Why You Need Fake Data

There are four distinct reasons developers reach for fake data, and each one has different requirements:

  • GDPR and data privacy: You must never copy production data into a development or staging database without scrubbing PII. Real names, email addresses, and phone numbers belong to real people. Generating fake data from scratch sidesteps the problem entirely — there is no risk of accidental exposure because the data was never real.
  • UI and visual testing: Screenshot comparison tests need the same data every run. If a randomly generated name changes between runs, the diff will flag it as a visual regression even when nothing in the UI changed.
  • Load and performance testing: You need a large volume of varied, realistic records. A thousand rows of test@test.com will not expose the same bugs as a thousand rows of varied email formats across different domains and TLDs.
  • Demos and prototypes: A demo populated with "Lorem Ipsum" and "test@example.com" looks unfinished. Realistic-looking names, addresses, and product descriptions sell the concept.

Realistic vs.

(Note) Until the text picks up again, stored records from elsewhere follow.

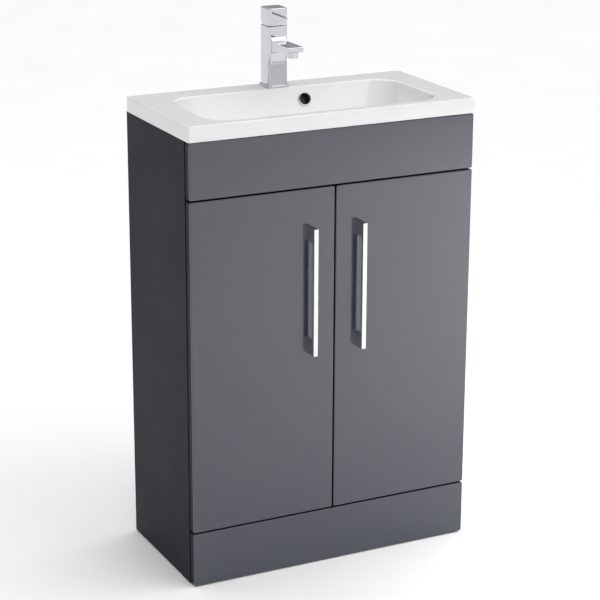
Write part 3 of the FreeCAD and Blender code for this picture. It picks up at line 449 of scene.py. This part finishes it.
def cylinder_tool(start, direction, radius, length):
    """A cylinder for cutting, from its start point along a direction."""
    made = bmesh.new()
    bmesh.ops.create_cone(made, cap_ends=True, segments=TOOL_SEGMENTS, radius1=radius, radius2=radius,
                          depth=length)
    turn = direction.to_track_quat("Z", "Y").to_matrix().to_4x4()
    middle = Matrix.Translation(start + direction * (length / 2))
    bmesh.ops.transform(made, matrix=middle @ turn, verts=made.verts)
    mesh = bpy.data.meshes.new("tool")
    made.to_mesh(mesh)
    made.free()
    tool = bpy.data.objects.new("tool", mesh)
    bpy.context.scene.collection.objects.link(tool)
    return tool


def drill(piece, tools):
    """Cuts the tools out of the piece's mesh for good, and deletes them."""
    for tool in tools:
        hole = piece.modifiers.new("hole", "BOOLEAN")
        hole.operation = "DIFFERENCE"
        hole.solver = "EXACT"
        hole.object = tool
        piece.modifiers.move(len(piece.modifiers) - 1, 0)
    weighted = piece.modifiers["even_shading"]
    weighted.show_viewport = False
    bpy.context.view_layer.update()
    graph = bpy.context.evaluated_depsgraph_get()
    whole = bpy.data.meshes.new_from_object(piece.evaluated_get(graph))
    whole.name = piece.name
    for modifier in [m for m in piece.modifiers if m.type == "BOOLEAN"]:
        piece.modifiers.remove(modifier)
    piece.data = whole
    whole.set_sharp_from_angle(angle=SHARP)
    weighted.show_viewport = True
    for tool in tools:
        bpy.data.objects.remove(tool)


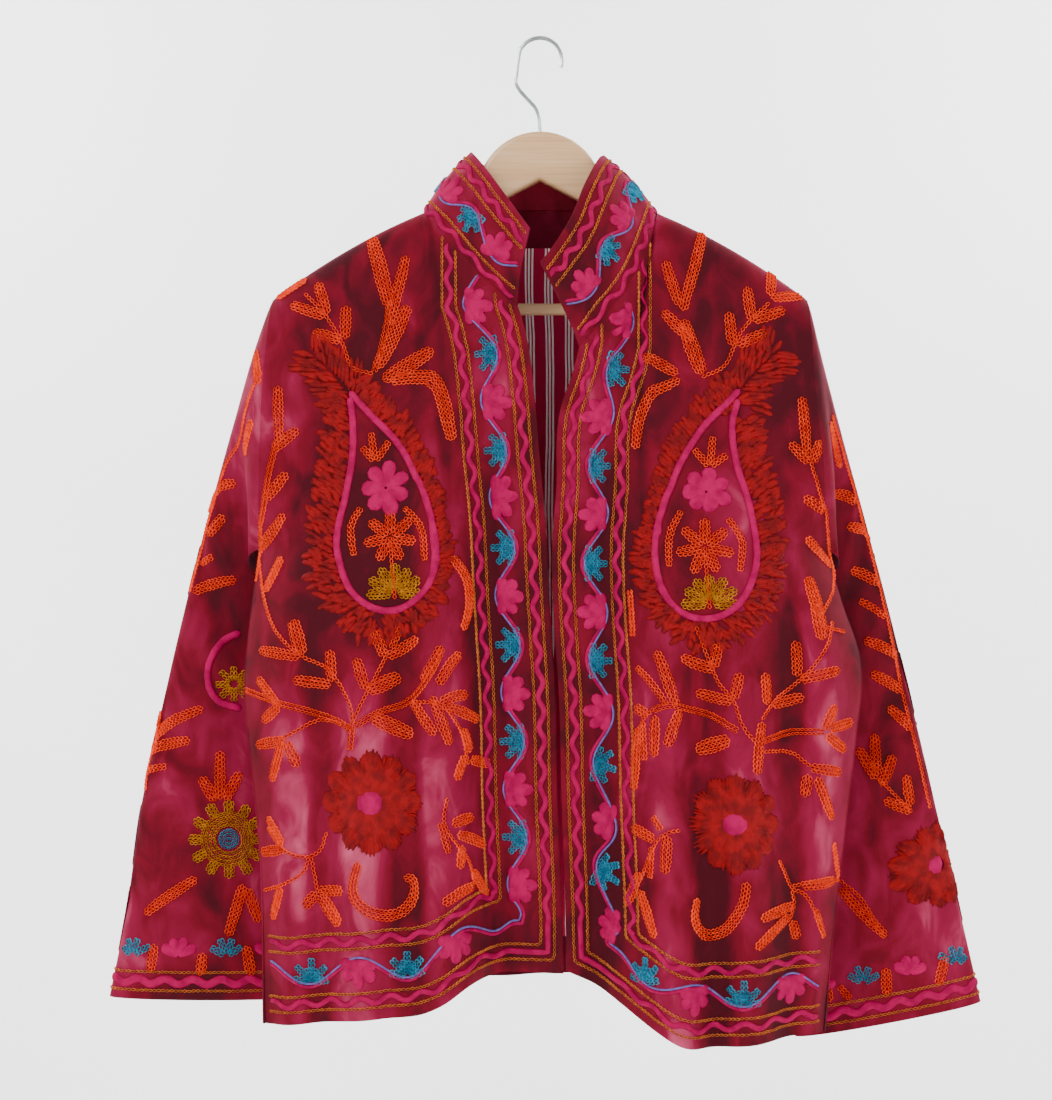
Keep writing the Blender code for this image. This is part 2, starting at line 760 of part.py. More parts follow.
def back_sheet():
    """Back panel with its columns on the collar's and the shoulders'."""
    low = back_share(-1)
    high = back_share(1)
    left = np.linspace(0, low, SHOULDER_COLUMNS + 1)[:-1]
    neck = [low + share * (high - low) for share in BACK_NECK_STEPS]
    right = np.linspace(high, 1, SHOULDER_COLUMNS + 1)[1:]
    across = np.concatenate([left, neck, right])
    down = panel_rows((across > low + 1e-6) & (across < high - 1e-6))
    return Sheet("back", back_point(across[None, :], down), flip=True)


def sleeve_sheet(name, side):
    """Sleeve whose ring of points falls on the armhole's rows."""
    half = len(ARMHOLE_ROWS) - 1
    around = np.arange(2 * half) / (2 * half)
    down = np.linspace(0, 1, SLEEVE_ROWS + 1)
    return Sheet(name, sleeve_point(around[None, :], down[:, None], side), ring=True, flip=side > 0)


def collar_sheet():
    """Stand collar, open at the front, over the whole neckline."""
    up = np.linspace(0, 1, COLLAR_ROWS + 1)[:, None]
    left = collar_point("left", np.array(FRONT_NECK_STEPS)[None, :], up)
    back = collar_point("back", np.array(BACK_NECK_STEPS)[None, 1:-1], up)
    right = collar_point("right", np.array(FRONT_NECK_STEPS)[None, ::-1], up)
    return Sheet("collar", np.concatenate([left, back, right], axis=1))


def inside_back(back, shared):
    """Velvet facing below the back neck, and the striped cotton lining under it."""
    neck = slice(SHOULDER_COLUMNS, SHOULDER_COLUMNS + len(BACK_NECK_STEPS))
    facing_rows = slice(FACING_TOP_ROW, FACING_BOTTOM_ROW + 1)
    lining_rows = slice(FACING_BOTTOM_ROW, -LINING_ROWS_ABOVE_HEM)
    inner_columns = slice(LINING_SIDE_COLUMNS, -LINING_SIDE_COLUMNS)
    facing = back.patch("neck_facing", facing_rows, neck, VELVET, shared)
    lining = back.patch("back_lining", lining_rows, inner_columns, COTTON, shared)
    return facing, lining


def arm_top(x):
    """Top line of the hanger's arm, just under the cloth and lower still inside the collar."""
    inside_collar = float(step((118.0 - x) / 30.0))
    return float(shoulder_z(x)) - ARM_BELOW_SHOULDER - ARM_BELOW_COLLAR * inside_collar


def board_outline():
    """Half outline of the hanger board, from the top of its head to the notch, for x > 0."""
    centre_z = HEAD_TOP_Z - HEAD_RADIUS
    points = []
    for turn in np.linspace(0, 93, 13):
        angle = math.radians(turn)
        points.append((HEAD_RADIUS * math.sin(angle), centre_z + HEAD_RADIUS * math.cos(angle)))
    for x in (58.0, 66.0, 80.0, 95.0, 110.0, 125.0, 145.0, 165.0, 185.0, 205.0):
        points.append((x, arm_top(x)))
    tip = 7.0
    tip_centre = (ARM_REACH - tip, arm_top(ARM_REACH - tip) - tip - 1.5)
    for turn in (50, 75, 100):
        angle = math.radians(90 - turn)
        points.append((tip_centre[0] + tip * math.cos(angle), tip_centre[1] + tip * math.sin(angle)))
    lobe = 10.0
    for turn in (0, 30, 60, 90):
        angle = math.radians(turn)
        x = ARM_REACH - 5.0 - lobe + lobe * math.cos(angle)
        points.append((x, LOBE_BOTTOM_Z + lobe - lobe * math.sin(angle)))
    for turn in (100, 130, 160):
        angle = math.radians(turn)
        x = BAR_SEAT_X + 2.0 + lobe * math.cos(angle)
        points.append((x, LOBE_BOTTOM_Z + lobe - lobe * math.sin(angle)))
    for x in (LOBE_START_X, 150.0, 90.0):
        points.append((x, NOTCH_Z - NOTCH_SLOPE * x))
    return points


def hanger_body():
    """Flat beech board cut to the hanger's outline, with the seats for its bar and hook."""
    half = board_outline()
    outline = half + [(0.0, NOTCH_Z)] + [(-x, z) for x, z in reversed(half[1:])]
    mesh = bmesh.new()
    front = [mesh.verts.new((x * MM, -BOARD_THICKNESS / 2 * MM, z * MM)) for x, z in outline]
    face = mesh.faces.new(front)
    grown = bmesh.ops.extrude_face_region(mesh, geom=[face])
    moved = [item for item in grown["geom"] if isinstance(item, bmesh.types.BMVert)]
    bmesh.ops.translate(mesh, verts=moved, vec=(0, BOARD_THICKNESS * MM, 0))
    bmesh.ops.recalc_face_normals(mesh, faces=mesh.faces[:])
    body = new_object("hanger_body", mesh, PALE_WOOD, 0.45)
    edge = body.modifiers.new("rounded_edges", "BEVEL")
    edge.width = BOARD_EDGE * MM
    edge.segments = 3
    edge.use_clamp_overlap = False
    edge.limit_method = "ANGLE"
    edge.angle_limit = math.radians(60)
    for side in (-1, 1):
        reach = BAR_SEAT_DEPTH + 30.0
        centre = (side * (BAR_SEAT_X + BAR_SEAT_DEPTH - reach / 2), 0, BAR_Z)
        cut_round(body, "bar_seat", BAR_RADIUS + SEAM_GAP, reach, centre, "x")
    cut_round(body, "hook_seat", WIRE_RADIUS + SEAM_GAP, 2 * SHANK_DEPTH, (0, 0, HEAD_TOP_Z), "z")
    return body


def rod(name, radius, length, centre, axis, sides):
    """Round rod along X or Z."""
    turn = (0, math.pi / 2, 0) if axis == "x" else (0, 0, 0)
    bpy.ops.mesh.primitive_cylinder_add(
        vertices=sides,
        radius=radius * MM,
        depth=length * MM,
        location=[value * MM for value in centre],
        rotation=turn,
    )
    made = bpy.context.object
    made.name = name
    made.data.name = name
    return made


def cut_round(body, name, radius, length, centre, axis):
    """Cuts a round seat into a body with a Boolean."""
    cutter = rod(name, radius, length, centre, axis, 20)
    cutter.hide_render = True
    cutter.display_type = "WIRE"
    cut = body.modifiers.new(name, "BOOLEAN")
    cut.operation = "DIFFERENCE"
    cut.object = cutter
    return cutter


def hanger_bar():
    """Trouser bar, seated in both arms."""
    length = 2 * (BAR_SEAT_X + BAR_SEAT_DEPTH - SEAM_GAP)
    bar = rod("hanger_bar", BAR_RADIUS, length, (0, 0, BAR_Z), "x", 20)
    bar.data.materials.append(material("hanger_bar", PALE_WOOD, 0.4))
    bar.data.shade_smooth()
    bar.data.set_sharp_from_angle(angle=math.radians(40))
    return bar


def hook_route():
    """Centre line of the hook: shank, cranked neck, then a round hook over to the right."""
    centre_z = WIRE_RADIUS - HOOK_RADIUS
    knots = [
        (0.0, HEAD_TOP_Z - SHANK_DEPTH + SEAM_GAP),
        (0.0, HEAD_TOP_Z - 6.0),
        (-0.1, -73.0),
        (-0.8, -65.0),
        (-3.6, -58.0),
        (-9.0, -52.0),
        (-15.0, -45.5),
        (-19.2, -39.5),
        (-20.3, -32.0),
    ]
    for turn in range(-70, 116, 12):
        angle = math.radians(turn)
        knots.append((HOOK_RADIUS * math.sin(angle), centre_z + HOOK_RADIUS * math.cos(angle)))
    places = np.arange(len(knots))
    fine = np.linspace(0, len(knots) - 1, 46)
    x = smooth(fine, places, [knot[0] for knot in knots])
    z = smooth(fine, places, [knot[1] for knot in knots])
    return list(zip(x, z))


def hook():
    """Steel wire hook whose shank stands in the head."""
    route = hook_route()
    curve = bpy.data.curves.new("hook", "CURVE")
    curve.dimensions = "3D"
    curve.bevel_depth = WIRE_RADIUS * MM
    curve.bevel_resolution = 3
    curve.use_fill_caps = True
    line = curve.splines.new("POLY")
    line.points.add(len(route) - 1)
    for point, (x, z) in zip(line.points, route):
        point.co = (x * MM, 0.0, z * MM, 1.0)
    made = bpy.data.objects.new("hook", curve)
    bpy.context.collection.objects.link(made)
    curve.materials.append(material("hook", STEEL, 0.3, 1.0))
    return made


def main():
    """Builds the jacket and its hanger."""
    for old in list(bpy.data.objects):
        bpy.data.objects.remove(old, do_unlink=True)
    seamed = [
        front_sheet("front_left", -1),
        front_sheet("front_right", 1),
        back_sheet(),
        sleeve_sheet("sleeve_left", -1),
        sleeve_sheet("sleeve_right", 1),
        collar_sheet(),
    ]
    shared = {}
    for sheet in seamed:
        sheet.add_normals(shared)
    for sheet in seamed:
        sheet.build(shared)
    for sheet in inside_back(seamed[2], shared):
        sheet.build(shared, wall=LINING_WALL, inset=WALL + SEAM_GAP)
    hanger_body()
    hanger_bar()
    hook()


main()
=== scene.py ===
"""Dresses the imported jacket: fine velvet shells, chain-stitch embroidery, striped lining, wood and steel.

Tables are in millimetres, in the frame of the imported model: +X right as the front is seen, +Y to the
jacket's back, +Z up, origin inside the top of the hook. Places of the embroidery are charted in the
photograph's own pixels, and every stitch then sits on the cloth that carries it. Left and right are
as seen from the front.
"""

from __future__ import annotations

import json
import logging
import math
from dataclasses import dataclass, field
from enum import Enum
from typing import Callable, NamedTuple, Optional

import bpy
import numpy as np
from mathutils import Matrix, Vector

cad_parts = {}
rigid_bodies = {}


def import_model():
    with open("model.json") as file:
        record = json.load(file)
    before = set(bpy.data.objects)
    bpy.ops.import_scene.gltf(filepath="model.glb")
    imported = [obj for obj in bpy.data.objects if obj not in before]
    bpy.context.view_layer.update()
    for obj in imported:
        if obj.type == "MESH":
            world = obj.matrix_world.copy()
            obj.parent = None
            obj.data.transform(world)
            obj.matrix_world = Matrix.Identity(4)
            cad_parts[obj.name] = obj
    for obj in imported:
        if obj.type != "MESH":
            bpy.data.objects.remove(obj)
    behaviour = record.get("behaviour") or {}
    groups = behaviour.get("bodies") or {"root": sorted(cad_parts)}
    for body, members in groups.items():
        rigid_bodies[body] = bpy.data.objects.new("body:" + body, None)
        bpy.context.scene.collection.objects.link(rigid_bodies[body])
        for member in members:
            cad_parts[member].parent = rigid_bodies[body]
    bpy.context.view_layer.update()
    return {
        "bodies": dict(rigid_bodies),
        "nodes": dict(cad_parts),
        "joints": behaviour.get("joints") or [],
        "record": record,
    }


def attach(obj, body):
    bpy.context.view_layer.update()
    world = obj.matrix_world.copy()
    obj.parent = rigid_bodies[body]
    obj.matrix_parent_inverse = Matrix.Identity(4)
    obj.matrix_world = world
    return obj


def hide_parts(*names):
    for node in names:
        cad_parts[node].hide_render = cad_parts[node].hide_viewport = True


MM = 0.001
LOG = logging.getLogger("jacket")
Array = np.ndarray

# The photograph's view of the jacket
PHOTO_SCALE = 0.85
PHOTO_ORIGIN = (540.0, 40.0)
EYE = (-11.9, -2000.0, -433.5)
FRAME_HEIGHT = 935.0


class Fold(NamedTuple):
    """Long fold of a body panel: a line from top to bottom, half its width, and its height."""

    x_top: float
    z_top: float
    x_bottom: float
    z_bottom: float
    half_width: float
    height: float


class Crease(NamedTuple):
    """Short crease laid between two places (x, z) of a panel."""

    x0: float
    z0: float
    x1: float
    z1: float
    half_width: float
    height: float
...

Predictable: The Core Tradeoff

Random fake data and reproducible fake data pull in opposite directions, and conflating them causes subtle bugs in test suites.

Purely random data is fine for Playwright end-to-end tests where you want to exercise the full input space — different name lengths, accented characters, numbers in usernames. The test asserts behavior, not exact values.

Screenshot tests and snapshot tests are the opposite case. They compare pixel-by-pixel or DOM-by-DOM output against a stored baseline. If the generated name is "Alexandra Kowalski" on one run and "Ben Park" on the next, the snapshot will never match and the test is useless. These tests require the exact same data on every run, on every machine, including CI.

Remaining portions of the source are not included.